STATED EXERCISE:
Write out the whole listing again, exactly.

DATA EXCERPT:
____________________

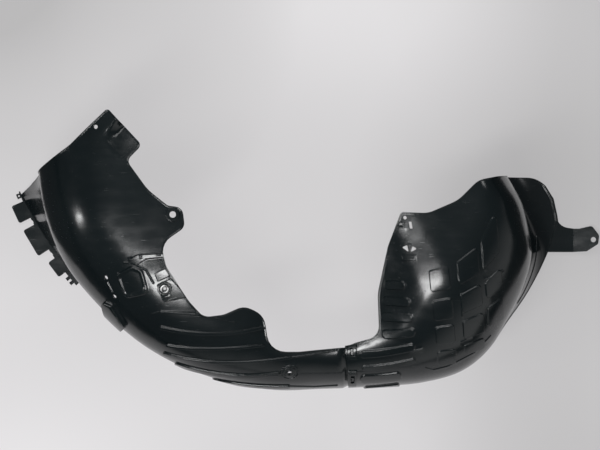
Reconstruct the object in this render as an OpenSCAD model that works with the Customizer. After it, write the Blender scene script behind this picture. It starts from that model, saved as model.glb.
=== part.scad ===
// Wheel arch liner, moulded in two sections that snap together near the crown of the arch.
// It lies on its outboard edge: Z is the height towards the inboard side of the car, and the
// wheel axis is upright. The arch opens towards +Y, and its front end is at -X.
// Angles are taken at the wheel axis, from -Y, positive towards +X.

/* [Arch] */
// Radius of the tread wall at the crown, from the wheel axis
tread_r = 420; // [400:1:440]
// Height of the inboard wall over the outboard edge
wall_h = 240; // [220:1:260]
// Thickness of the moulding
wall = 2.5; // [2.2:0.1:3]

/* [Ribs] */
// Height of the stiffening ribs over the surface
rib_h = 2.2; // [1.5:0.1:3]
// Width of a narrow rib
rib_w = 4; // [3:0.5:6]
// Height of the pads of the rear lobe over the surface
pad_h = 1.6; // [1:0.1:2.5]
// Width of a wide rib
wide_rib_w = 12.5; // [10:0.5:14]

/* [Fastenings] */
// Bore for a push clip or a screw
clip_bore = 8; // [6:0.5:9]
// Bore of the crown ring
crown_bore = 6; // [5:0.5:7]
// Bore of the lug
lug_bore = 7; // [6:0.5:8]
// Bore by the corner of the rear lobe
corner_bore = 4.5; // [4:0.5:5]
// Outer radius of the seat around a bore
seat_r = 9; // [7:0.5:11]
// Height of a seat over the surface
seat_h = 1.2; // [0.8:0.1:2]
// Outer radius of the ring on the crown
crown_ring_r = 12.5; // [11:0.5:14]
// Outer radius of the locating ring on the front lobe
ring_r = 7; // [6:0.5:8]
// Width of the seat outside the locating ring
ring_rim = 2; // [1:0.5:3]
// Bore of the locating ring
ring_bore = 4; // [3:0.5:5]
// Bore of the small holes of the front lobe and its flap
small_bore = 5; // [4:0.5:5.5]
// Outer radius of the groove around the crown bore
groove_r = 10.5; // [9:0.5:10.5]
// Width of that groove
groove_w = 1.5; // [1:0.25:2]
// Depth of that groove
groove_depth = 0.8; // [0.4:0.1:1]

/* [Seam] */
// Angle where the rear section starts
seam_a = 6; // [5:0.5:7]
// Angle by which the front section reaches under the rear one
lap_a = 2; // [1.5:0.25:3]
// Clearance between the lapped walls
lap_gap = 0.2; // [0.1:0.05:0.4]
// Width of a snap latch across the seam
latch_w = 12; // [10:1:14]
// Length of a snap latch along the seam
latch_l = 20; // [16:1:22]
// Height of a snap latch over the surface
latch_h = 3; // [2:0.5:4]

/* [Flanges] */
// Reach of the front flange past the tread wall
flange_w = 12.5; // [10:0.5:15]
// Bore for the pin in the first tooth of the front flange
pin_bore = 2.6; // [2:0.1:3]
// Width of the U-shaped notches between the tabs
notch_w = 9; // [8:0.5:12]
// Angle by which the fixing lug is bent up
lug_bend = 12; // [5:1:20]

/* [Hidden] */
plastic = "#23282a";
// Scale in plan of the tables below, which are drawn for a tread radius of 420 mm
fit = tread_r / 420;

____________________

TASK SOLUTION:
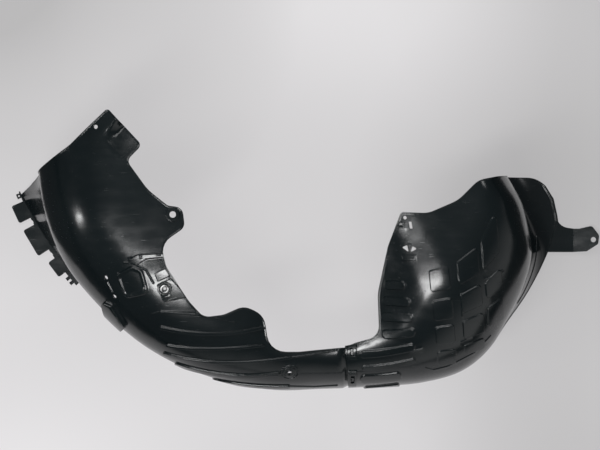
Reconstruct the object in this render as an OpenSCAD model that works with the Customizer. After it, write the Blender scene script behind this picture. It starts from that model, saved as model.glb.
=== part.scad ===
// Wheel arch liner, moulded in two sections that snap together near the crown of the arch.
// It lies on its outboard edge: Z is the height towards the inboard side of the car, and the
// wheel axis is upright. The arch opens towards +Y, and its front end is at -X.
// Angles are taken at the wheel axis, from -Y, positive towards +X.

/* [Arch] */
// Radius of the tread wall at the crown, from the wheel axis
tread_r = 420; // [400:1:440]
// Height of the inboard wall over the outboard edge
wall_h = 240; // [220:1:260]
// Thickness of the moulding
wall = 2.5; // [2.2:0.1:3]

/* [Ribs] */
// Height of the stiffening ribs over the surface
rib_h = 2.2; // [1.5:0.1:3]
// Width of a narrow rib
rib_w = 4; // [3:0.5:6]
// Height of the pads of the rear lobe over the surface
pad_h = 1.6; // [1:0.1:2.5]
// Width of a wide rib
wide_rib_w = 12.5; // [10:0.5:14]

/* [Fastenings] */
// Bore for a push clip or a screw
clip_bore = 8; // [6:0.5:9]
// Bore of the crown ring
crown_bore = 6; // [5:0.5:7]
// Bore of the lug
lug_bore = 7; // [6:0.5:8]
// Bore by the corner of the rear lobe
corner_bore = 4.5; // [4:0.5:5]
// Outer radius of the seat around a bore
seat_r = 9; // [7:0.5:11]
// Height of a seat over the surface
seat_h = 1.2; // [0.8:0.1:2]
// Outer radius of the ring on the crown
crown_ring_r = 12.5; // [11:0.5:14]
// Outer radius of the locating ring on the front lobe
ring_r = 7; // [6:0.5:8]
// Width of the seat outside the locating ring
ring_rim = 2; // [1:0.5:3]
// Bore of the locating ring
ring_bore = 4; // [3:0.5:5]
// Bore of the small holes of the front lobe and its flap
small_bore = 5; // [4:0.5:5.5]
// Outer radius of the groove around the crown bore
groove_r = 10.5; // [9:0.5:10.5]
// Width of that groove
groove_w = 1.5; // [1:0.25:2]
// Depth of that groove
groove_depth = 0.8; // [0.4:0.1:1]

/* [Seam] */
// Angle where the rear section starts
seam_a = 6; // [5:0.5:7]
// Angle by which the front section reaches under the rear one
lap_a = 2; // [1.5:0.25:3]
// Clearance between the lapped walls
lap_gap = 0.2; // [0.1:0.05:0.4]
// Width of a snap latch across the seam
latch_w = 12; // [10:1:14]
// Length of a snap latch along the seam
latch_l = 20; // [16:1:22]
// Height of a snap latch over the surface
latch_h = 3; // [2:0.5:4]

/* [Flanges] */
// Reach of the front flange past the tread wall
flange_w = 12.5; // [10:0.5:15]
// Bore for the pin in the first tooth of the front flange
pin_bore = 2.6; // [2:0.1:3]
// Width of the U-shaped notches between the tabs
notch_w = 9; // [8:0.5:12]
// Angle by which the fixing lug is bent up
lug_bend = 12; // [5:1:20]

/* [Hidden] */
plastic = "#23282a";
// Scale in plan of the tables below, which are drawn for a tread radius of 420 mm
fit = tread_r / 420;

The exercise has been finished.